Record funding rounds by OpenAI and Stripe stand out amid a period of sluggish investment activity.

Snap Chart

Global Venture Capital Outlook: The Latest Trends

As parts of the world welcome signs of spring, the venture capital (VC) funding winter stretches on. Continued geopolitical tension, stubborn inflation rates, macroeconomic instability, and banking sector turmoil have fueled anxiety among VC investors and sustained a slowdown in investment activity.
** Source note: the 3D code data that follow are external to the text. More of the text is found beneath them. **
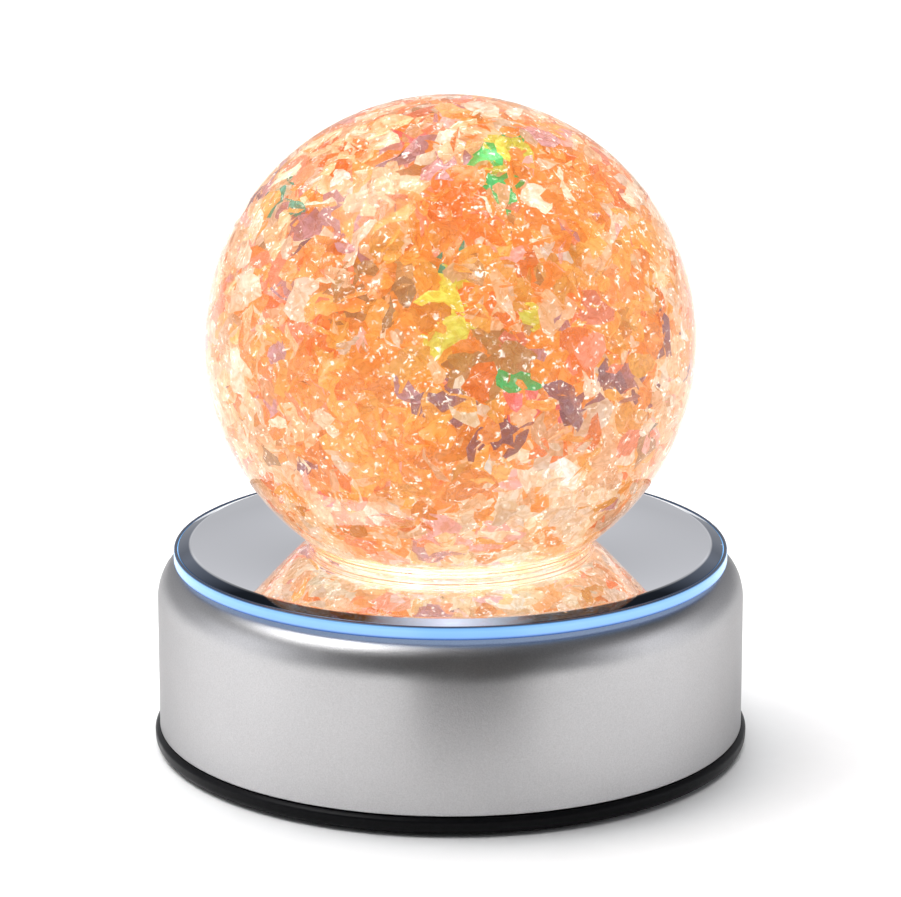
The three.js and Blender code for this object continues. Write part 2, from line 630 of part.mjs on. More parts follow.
// Cells, contacts and the sliding door of the battery bay.
const cellPitch = cellSide + CELL_SPACING;
const firstCellY = BAY_CENTRE_Y - ((CELL_COUNT - 1) / 2) * cellPitch;
const cellRows = Array.from({ length: CELL_COUNT }, (_, i) => firstCellY + i * cellPitch);
cellRows.forEach((y, i) => {
  const flip = i % 2 === 0 ? 1 : -1;
  const half = CELL_LENGTH / 2;
  const can = rod(CELL_RADIUS, -half, half - 1, 0, 0, SMALL_CIRCLE);
  const nub = rod(1.9, half - 1.5, half, 0, 0, TINY_CIRCLE);
  const mesh = piece(fixed, `cell_${i + 1}`, join(can, nub), cellSleeve);
  mesh.position.set(0, y, cellCentre);
  mesh.rotation.z = flip > 0 ? 0 : Math.PI;
});
const bayEnd = bayLength / 2 - FIT_GAP / 2;
const plateThickness = 0.4;
function contactStrip(side, firstRow, lastRow) {
  const outer = side * bayEnd;
  const inner = side * (bayEnd - plateThickness);
  const strip = block(
    [Math.min(outer, inner), cellRows[firstRow] - 3.6, cellCentre - 3.6],
    [Math.max(outer, inner), cellRows[lastRow] + 3.6, cellCentre + 3.6],
  );
  const reach = bayEnd - CELL_LENGTH / 2 - FIT_GAP;
  const tipX = side * (bayEnd - plateThickness / 4 - reach / 2);
  const tips = cellRows.slice(firstRow, lastRow + 1).map((y) => {
    const cone = new THREE.CylinderGeometry(1.2, 2.8, reach - plateThickness / 2, SMALL_CIRCLE);
    cone.rotateZ(side > 0 ? Math.PI / 2 : -Math.PI / 2);
    return solid(cone.translate(tipX, y, cellCentre));
  });
  return join(strip, ...tips);
}
piece(fixed, 'contact_strip_1', contactStrip(1, 0, 1), brass);
piece(fixed, 'contact_strip_2', contactStrip(1, 2, 2), brass);
piece(fixed, 'contact_strip_3', contactStrip(-1, 0, 0), brass);
piece(fixed, 'contact_strip_4', contactStrip(-1, 1, 2), brass);

const doorHalfLength = bayLength / 2 + DOOR_LEDGE;
const doorHalfWidth = bayWidth / 2 + DOOR_LEDGE;
const gripRidge = (i) =>
  block(
    [-6, BAY_CENTRE_Y - doorHalfWidth + 2 + 1.6 * i, doorBottom - 1],
    [6, BAY_CENTRE_Y - doorHalfWidth + 2.7 + 1.6 * i, doorBottom + 0.4],
  );
const batteryDoor = cut(
  block(
    [-doorHalfLength, BAY_CENTRE_Y - doorHalfWidth, doorBottom],
    [doorHalfLength, BAY_CENTRE_Y + doorHalfWidth, doorTop],
  ),
  ...[0, 1, 2].map(gripRidge),
);
piece(fixed, 'battery_door', batteryDoor, glossBlack);

// ---------------------------------------------------------------- gear train

const ringGearPhase = 0;
const pinionPhase = meshedPhase(RING_GEAR_TEETH, ringGearPhase, SPINDLE_PINION_TEETH, compoundAngle);
const wheelPhase = 0;
const motorPinionPhase = meshedPhase(WHEEL_TEETH, wheelPhase, MOTOR_PINION_TEETH, motorAngle);

const compoundBore = AXLE_RADIUS + 0.08;
const compoundBlank = join(
  spurGear(WHEEL_TEETH, MOTOR_MODULE, wheelBottom, wheelTop, wheelPhase),
  spurGear(SPINDLE_PINION_TEETH, TURNTABLE_MODULE, wheelTop - 0.2, compoundTop, pinionPhase),
);
const compoundGear = cut(compoundBlank, disc(compoundBore, wheelBottom - 1, compoundTop + 1));
const compoundMesh = piece(fixed, 'compound_gear', compoundGear, nylon);
compoundMesh.position.set(compoundAxis.x, compoundAxis.y, 0);

const shaftTop = wheelTop + 1.2;
const motorShaft = disc(SHAFT_RADIUS, motorBottom + 2 + FIT_GAP, shaftTop, { at: motorAxis });
piece(fixed, 'motor_shaft', motorShaft, steel);
const motorPinionLow = wheelBottom - 0.4;
const motorPinionHigh = wheelTop + 0.6;
const motorPinion = cut(
  spurGear(MOTOR_PINION_TEETH, MOTOR_MODULE, motorPinionLow, motorPinionHigh, motorPinionPhase),
  disc(SHAFT_RADIUS + SEAT_GAP, motorPinionLow - 1, motorPinionHigh + 1),
);
const motorPinionMesh = piece(fixed, 'motor_pinion', motorPinion, brass);
motorPinionMesh.position.set(motorAxis.x, motorAxis.y, 0);

// ---------------------------------------------------------------- turntable

const hubScrews = around(3, 30).map((angle) => polar((gearBore + hubOuter) / 2, angle));
const hubTop = discStepBottom - SEAT_GAP;
const hubPocketTop = ringGearBottom + HUB_POCKET_DEPTH;
const hubBody = disc(hubOuter, ringGearTop - 0.5, hubTop, { circle: MIDDLE_CIRCLE });
const turntableGear = cut(
  join(spurGear(RING_GEAR_TEETH, TURNTABLE_MODULE, ringGearBottom, ringGearTop, ringGearPhase), hubBody),
  disc(gearBore, ringGearBottom - 1, hubTop + 1, { circle: MIDDLE_CIRCLE }),
  ...hubScrews.map((at) => peg(screwHole, ringGearBottom - OVERCUT, hubTop + OVERCUT, at)),
  ...hubScrews.map((at) => disc(headHole, ringGearBottom - OVERCUT, hubPocketTop, { at })),
);
piece(turntable, 'turntable_gear', turntableGear, nylon);

const discBody = turned([
  [WINDOW_RADIUS - WINDOW_LEDGE, discStepBottom],
  [discStepRadius, discStepBottom],
  [discStepRadius, ringBottom],
  [ringRadius - 0.3, ringBottom],
  [ringRadius, ringBottom + 0.3],
  [ringRadius, ringTop - 0.3],
  [ringRadius - 0.25, ringTop],
  [ringRadius - RING_LIP, ringTop],
  [ringRadius - RING_LIP, discTop],
  [WINDOW_RADIUS - WINDOW_LEDGE, discTop],
]);
const discPilots = hubScrews.map((at) => peg(screwHole, discStepBottom - OVERCUT, discTop - 0.6, at));
piece(turntable, 'turntable_disc', cut(discBody, ...discPilots), blueAcrylic);
hubScrews.forEach((at, i) => {
  const shape = screw(discTop - 0.9, hubPocketTop - SEAT_GAP, at);
  piece(turntable, `hub_screw_${i + 1}`, shape, steel);
});

const mirror = turned([
  [WINDOW_RADIUS + FIT_GAP, mirrorBottom],
  [mirrorRadius, mirrorBottom],
  [mirrorRadius, STAND_HEIGHT - BEVEL_DROP],
  [mirrorRadius - BEVEL_WIDTH, STAND_HEIGHT],
  [WINDOW_RADIUS + FIT_GAP, STAND_HEIGHT],
]);
piece(turntable, 'mirror', mirror, mirrorSilver);
const windowLens = turned(
  [
    [0, mirrorBottom],
    [WINDOW_RADIUS - 0.4, mirrorBottom],
    [WINDOW_RADIUS, mirrorBottom + 0.4],
    [WINDOW_RADIUS, STAND_HEIGHT - 0.1],
    [0, STAND_HEIGHT - 0.1],
  ],
  MIDDLE_CIRCLE,
);
piece(turntable, 'window_lens', windowLens, clearGlass);

// ---------------------------------------------------------------- globe

/** Points on an arc about the globe's centre, between two heights measured from that centre. */
function arcPoints(radius, from, to, steps) {
  const start = Math.asin(from / radius);
  const end = Math.asin(to / radius);
  return Array.from({ length: steps + 1 }, (_, i) => {
    const t = start + ((end - start) * i) / steps;
    return [i === steps && to === radius ? 0 : radius * Math.cos(t), radius * Math.sin(t)];
  });
}

const footBottom = globeFoot - globeCentre;
const footTop = -Math.sqrt(GLOBE_RADIUS ** 2 - FOOT_RING_RADIUS ** 2);
const cavityBottom = globeFloor - globeCentre;
const footCurve = Math.max(footBottom + 0.9, footTop - 0.3);
const shell = turned(
  [
    [fillerBore, footBottom],
    [FOOT_RING_RADIUS - 0.4, footBottom],
    [FOOT_RING_RADIUS, footBottom + 0.4],
    [FOOT_RING_RADIUS, footCurve],
    ...arcPoints(GLOBE_RADIUS, footTop + 0.9, GLOBE_RADIUS, 13),
    ...arcPoints(globeInner, cavityBottom, globeInner, 10).reverse(),
    [fillerBore, cavityBottom],
  ].filter(([r, z], i, all) => i === 0 || Math.hypot(r - all[i - 1][0], z - all[i - 1][1]) > 1e-6),
  GLOBE_CIRCLE,
);
piece(globe, 'globe_shell', shell, clearGlass);

const fillBottom = cavityBottom + FIT_GAP;
const fillOutline = [[0, fillBottom], ...arcPoints(fillRadius, fillBottom, fillRadius, 10)];
const filling = turned(fillOutline, GLOBE_CIRCLE);
piece(globe, 'flake_filling', filling, orangeFlake);

const plugTop = fillerBore - 2 * FIT_GAP;
const stopper = join(
  disc(fillerBore - FIT_GAP, footBottom + 0.2, cavityBottom, { topRadius: plugTop }),
  disc(fillerBore - 2.5, cavityBottom - 0.1, cavityBottom + FIT_GAP - 0.1),
);
piece(globe, 'filler_stopper', stopper, clearGlass);

export default stand;
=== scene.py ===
"""Looks of a flake globe that stands on a lighted mirror turntable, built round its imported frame."""

import json
import logging
import math
from collections.abc import Callable, Iterable, Sequence
from dataclasses import dataclass, field
from enum import Enum

import bmesh
import bpy
import numpy as np
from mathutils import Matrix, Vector


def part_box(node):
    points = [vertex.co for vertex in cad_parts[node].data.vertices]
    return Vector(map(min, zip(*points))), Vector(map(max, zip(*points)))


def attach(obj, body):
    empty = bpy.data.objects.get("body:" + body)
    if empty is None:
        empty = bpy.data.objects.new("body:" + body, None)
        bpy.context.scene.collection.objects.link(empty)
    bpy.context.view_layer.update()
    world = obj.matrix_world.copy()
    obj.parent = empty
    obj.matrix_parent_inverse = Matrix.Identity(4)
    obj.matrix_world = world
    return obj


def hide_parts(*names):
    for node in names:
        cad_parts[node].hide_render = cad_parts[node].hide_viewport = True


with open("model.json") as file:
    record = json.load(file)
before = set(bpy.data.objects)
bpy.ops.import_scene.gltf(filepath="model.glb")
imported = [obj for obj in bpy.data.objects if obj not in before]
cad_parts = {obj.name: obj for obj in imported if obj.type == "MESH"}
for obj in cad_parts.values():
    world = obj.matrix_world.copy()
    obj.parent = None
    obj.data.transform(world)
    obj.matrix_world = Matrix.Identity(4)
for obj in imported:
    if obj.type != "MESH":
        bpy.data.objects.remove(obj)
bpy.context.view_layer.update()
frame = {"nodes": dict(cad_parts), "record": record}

log = logging.getLogger("flake_globe")

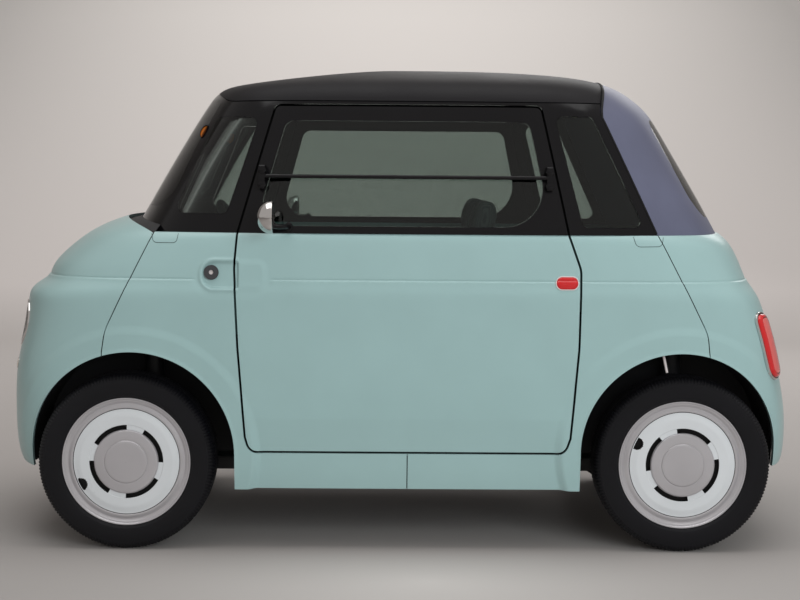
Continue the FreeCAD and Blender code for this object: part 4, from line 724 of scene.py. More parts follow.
def wheel_face(end_name, end, side, way):
    """Outer face of a wheel: silver lip, enamelled dish with a fine groove, four curved slots and a
    round notch for the valve, and a crowned cap with a raised boss. A polar grid whose cells inside
    the slots are left out and walled down to a dark back plate."""
    section = eased([
        (0.1745, 0.030, 0), (0.1900, 0.0600, 0.004), (0.1955, 0.0672, 0.0022), (0.1990, 0.0672, 0.0016),
        (0.1992, 0.0640, 0.0012), (0.1885, 0.0625, 0.001), (0.1815, 0.0560, 0.003), (0.1720, 0.0625, 0.0025),
        (0.1665, 0.0618, 0.001), (0.1655, 0.0600, 0.0008), (0.1642, 0.0602, 0.0008)])
    disc = np.linspace(0.1636, 0.1155, 26)
    dish = 0.0612 + 0.0042 * smooth_step((0.1636 - disc) / 0.024)
    radii = np.concatenate([section[:, 0], disc, [0.1144, 0.1138], np.linspace(0.112, 0.103, 4),
                            [0.1005, 0.100]])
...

That said, global venture investments in the first quarter of 2023 surged 10% from the previous quarter to $95 billion, thanks to two big-ticket deals (see Figure 1). Record fundraising rounds by OpenAI, at around $10 billion, and Stripe, at around $6.5 billion, contributed to 37% quarter-over-quarter growth in the US. When excluding the outlier investments, however, US funding declined around 7%, and global funding dropped 9%.

China also saw funding increase in the beginning of the year, at 21% over the previous quarter. This resurgent growth was primarily fueled by the central bank’s liquidity injection of RMB 500 billion.

Globally, average early-stage deal size declined 13% from quarter to quarter (see Figure 2). However, seed-stage deal size ticked up around 7%, and late-stage deal size grew 15%, even excluding outlier funding by Stripe.

Deals involving corporate venture capital (CVC) accounted for 26% of all funding in the first quarter of the year, a notable bump from 20% in 2022, as activity remained stable despite overall downward trends. CVC-backed deals increased marginally from the previous quarter, and the number of corporate investors held steady in the low-300 level (see Figure 3).